Overall this has been extremely robust and reliable, to the point where I recommend it for all our clients that are using Terraform and doing AWS Lambda development, in Python.

Downsides to the Approach

But no tool is without its downsides, and there are definitely downsides to this approach.

As it stands, the tool requires pyenv and pyenv-virtualenv to be not just installed, but installed correctly and activated in the users’ environment. This has been a point of frustration and has required extra setup knowledge.

Shifting between developer machines does cause the package to rebuild, when it shouldn’t. This is problematic because it can easily create a scenario where two developers will just end up with clashing updates over and over again.

By using a considerable amount of shell script it’s harder to debug than would otherwise be ideal, and this could be seen as a brittle part of the codebase.

The way the stable identifiers work means it’s currently hard to get the package working properly in a continuous integration or continuous development environment.

Where To From Here

The above issues are open on GitHub with some proposed ideas, and I’m looking forward to making this toolkit even more robust in the coming weeks.

I’m really quite happy with how it’s turned out. It makes developing Lambdas, even with some setup hassle, so much easier than they were before, while maintaining the ease-of-use that Terraform brings to the table.

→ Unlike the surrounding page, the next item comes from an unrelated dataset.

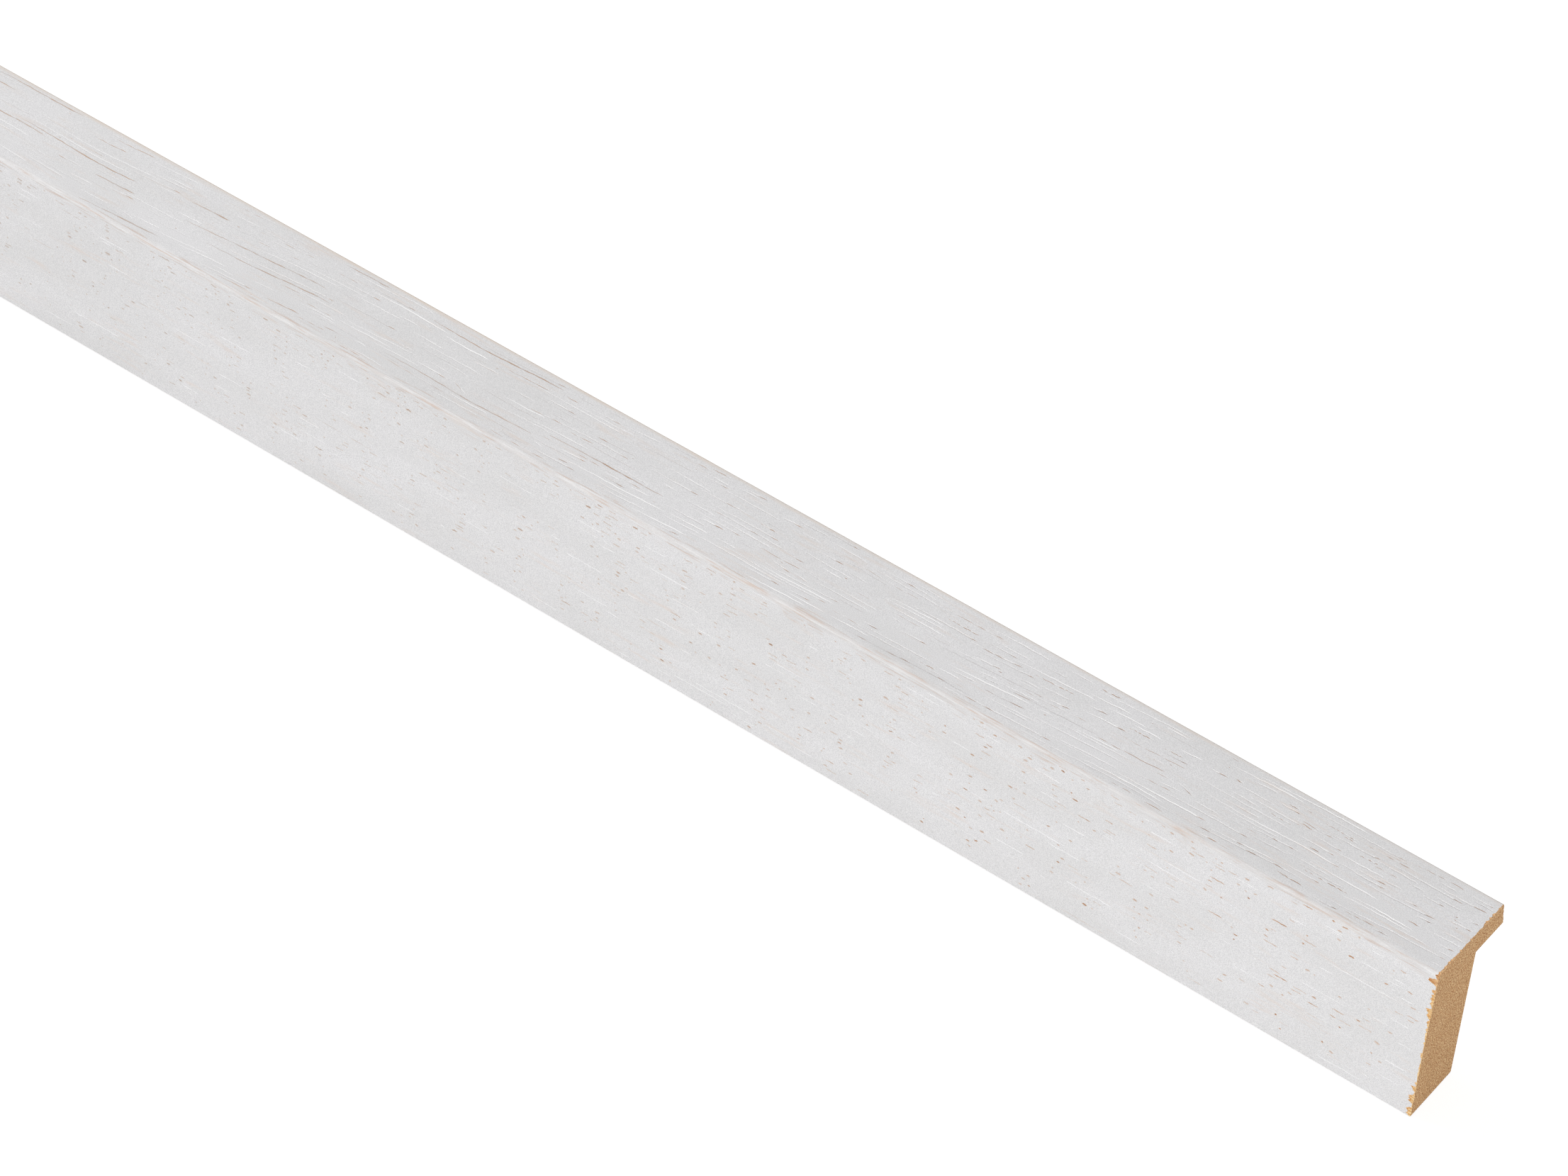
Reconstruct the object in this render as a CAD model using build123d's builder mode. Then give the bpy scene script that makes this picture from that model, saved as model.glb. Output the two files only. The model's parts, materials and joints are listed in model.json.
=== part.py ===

The major next step is that we’re not done with just Python, and the next language on our list is nodejs. There’s an experimental branch that our clients are testing that seems to be stable, so we should be merging that in soon.

Overall this has been a great project, and I’m really happy with how it’s worked out. I think it’s a great contribution to the broader ecosystem around developing toolchains in Terraform, and building better infracode.